Tom Brokaw (search) began with a report on U.S. troops in Iraq. He ended the broadcast by saying farewell. After nearly 23 years in the "NBC Nightly News" (search) anchor chair, Brokaw reminded his viewers that "we've been through a lot together, through dark days and nights, and seasons of hope and joy.

"Whatever the story, I had only one objective: to get it right," he said Wednesday, declaring in a slightly quavering voice how he was "always mindful that your patience and attention didn't come with a lifetime warranty."

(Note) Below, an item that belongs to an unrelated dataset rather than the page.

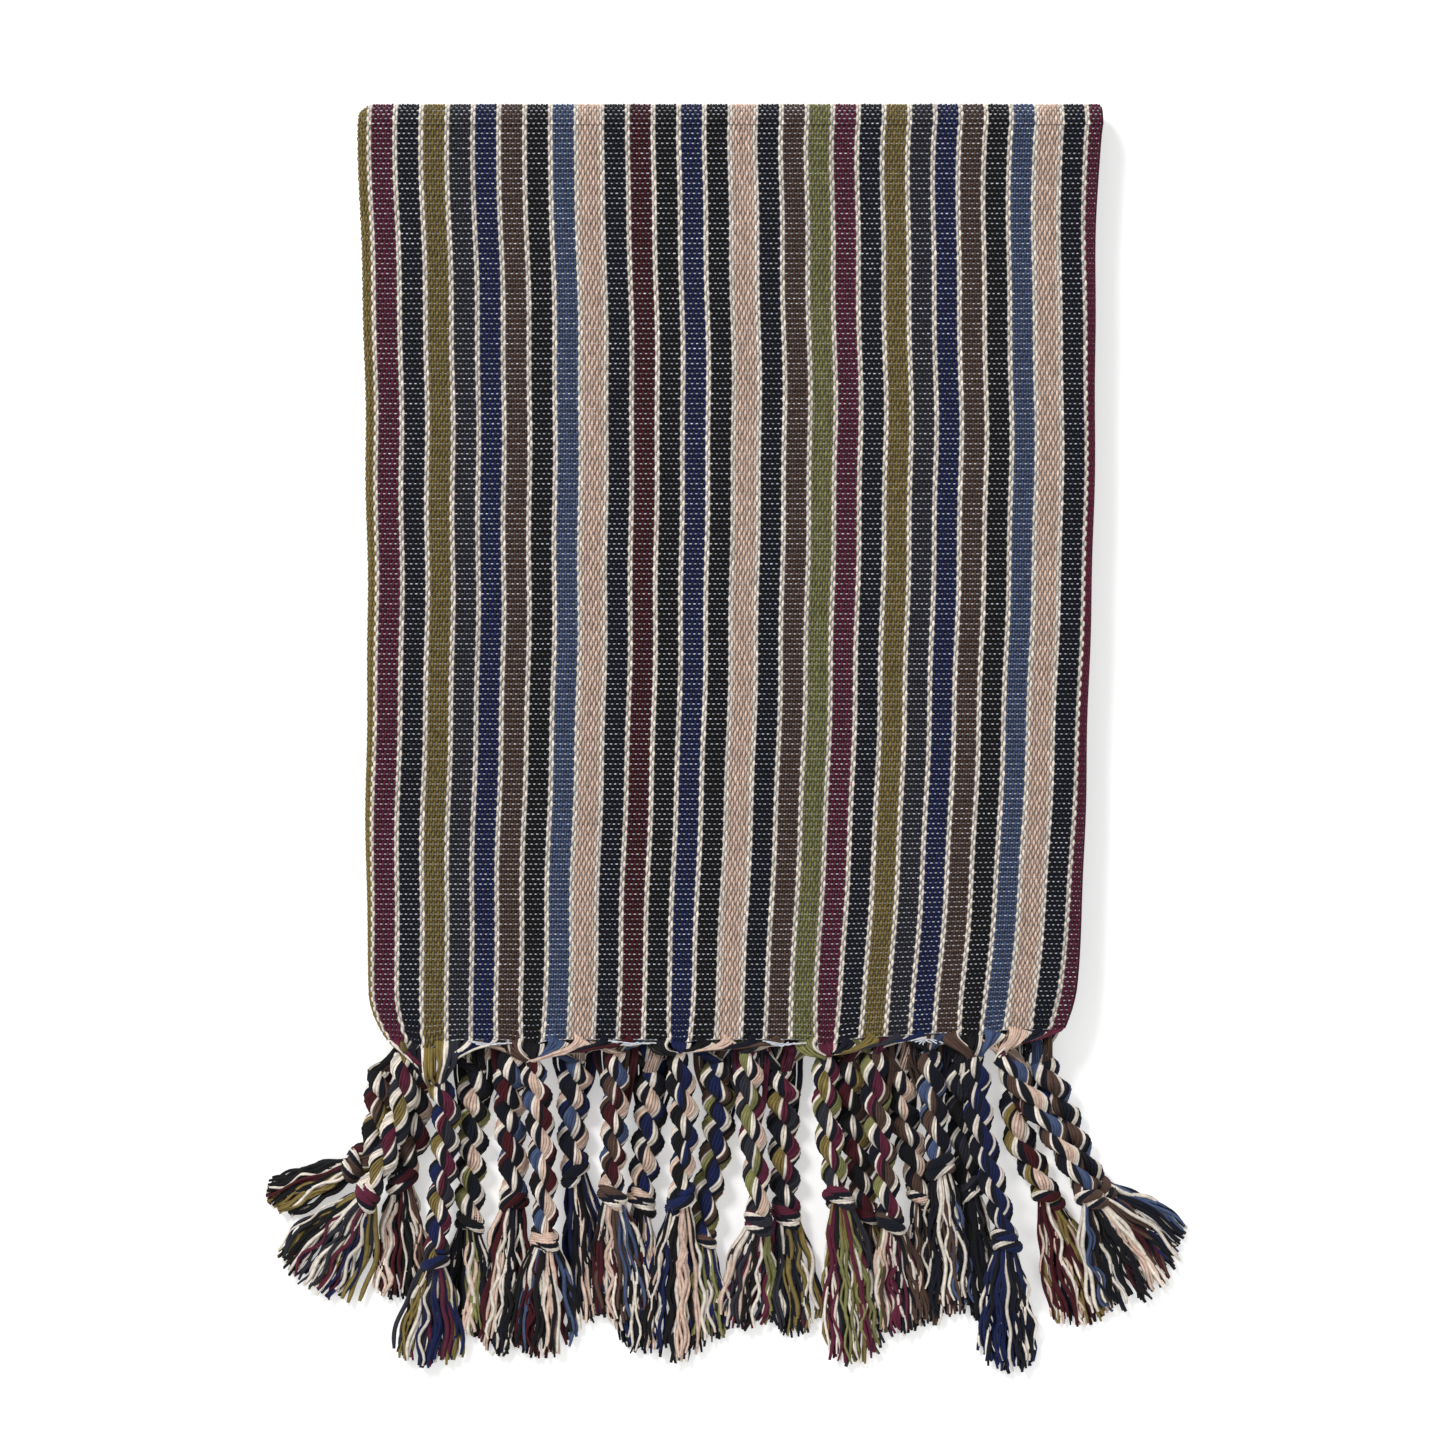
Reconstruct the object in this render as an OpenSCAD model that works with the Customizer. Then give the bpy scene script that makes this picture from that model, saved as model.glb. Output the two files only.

Brokaw, 64, is leaving "Nightly News" and daily journalism to pursue other interests, including more time on his Montana ranch. But he will still contribute to NBC News, doing at least three documentaries a year.

While Brokaw was saying his good-byes, Peter Jennings was praising him on ABC as "a competitor in the best sense, which in our trade means, when he beats us on a story, it is usually the result of enterprise."

On his CBS newscast, Dan Rather said, "For more than 30 years, I have known Tom as friend and competitor who has earned the respect of his audience, and his colleagues, myself included." Then to Brian Williams, Rather added, "Welcome to the neighborhood."

Williams, long groomed as Brokaw's successor, takes over "Nightly News" with Thursday's broadcast. He begins at the top of the ratings, where "Nightly News" has reigned since 1997.

Unveiled more than two years ago, the NBC transition plan was briefly upstaged last week by the surprise announcement that Rather would be departing "The CBS Evening News" anchor chair in March, after 24 years. (No successor to the 73-year-old Rather, who will report full-time for "60 Minutes," has yet been named.)

Those changes, after two decades of stability, will leave only Jennings among the old-timers.

Brokaw, a South Dakota native who joined NBC in 1966, was White House correspondent from 1973-76, encompassing the Watergate years. He anchored "Today" from 1976-81.

He began his "Nightly News" run in April 1982, sharing the anchor title with Roger Mudd. Then in September 1983, he emerged as solo anchor — just days after Jennings began soloing on ABC's "World News Tonight."

As Brokaw marked his 30th anniversary with NBC in 1996, he recalled the inevitable ups and downs at the network where he stuck it out and prospered.

"I never expected the waves would be quite as steep as they were," he admitted. "But even in the worst of times, it was better than anything I thought I'd ever have in life."

During a particularly turbulent stretch — in 1981, with NBC's prime-time ratings in a tailspin — Brokaw almost leaped to ABC News, whose new boss, Roone Arledge, had come courting.

"I came very, VERY close to going," Brokaw said. "So close that I went out to dinner with (wife) Meredith and said, `I'm gonna do this,' and she went to bed thinking it was a good idea. Then I sat up and drank some scotch and smoked a cigar and stared out the window for several hours."

At NBC nearly a quarter-century later, Brokaw signed off Wednesday by expressing gratitude to the viewers who had watched him through the years.

"Thanks for all that I have learned from you," he said. "That's been my richest reward."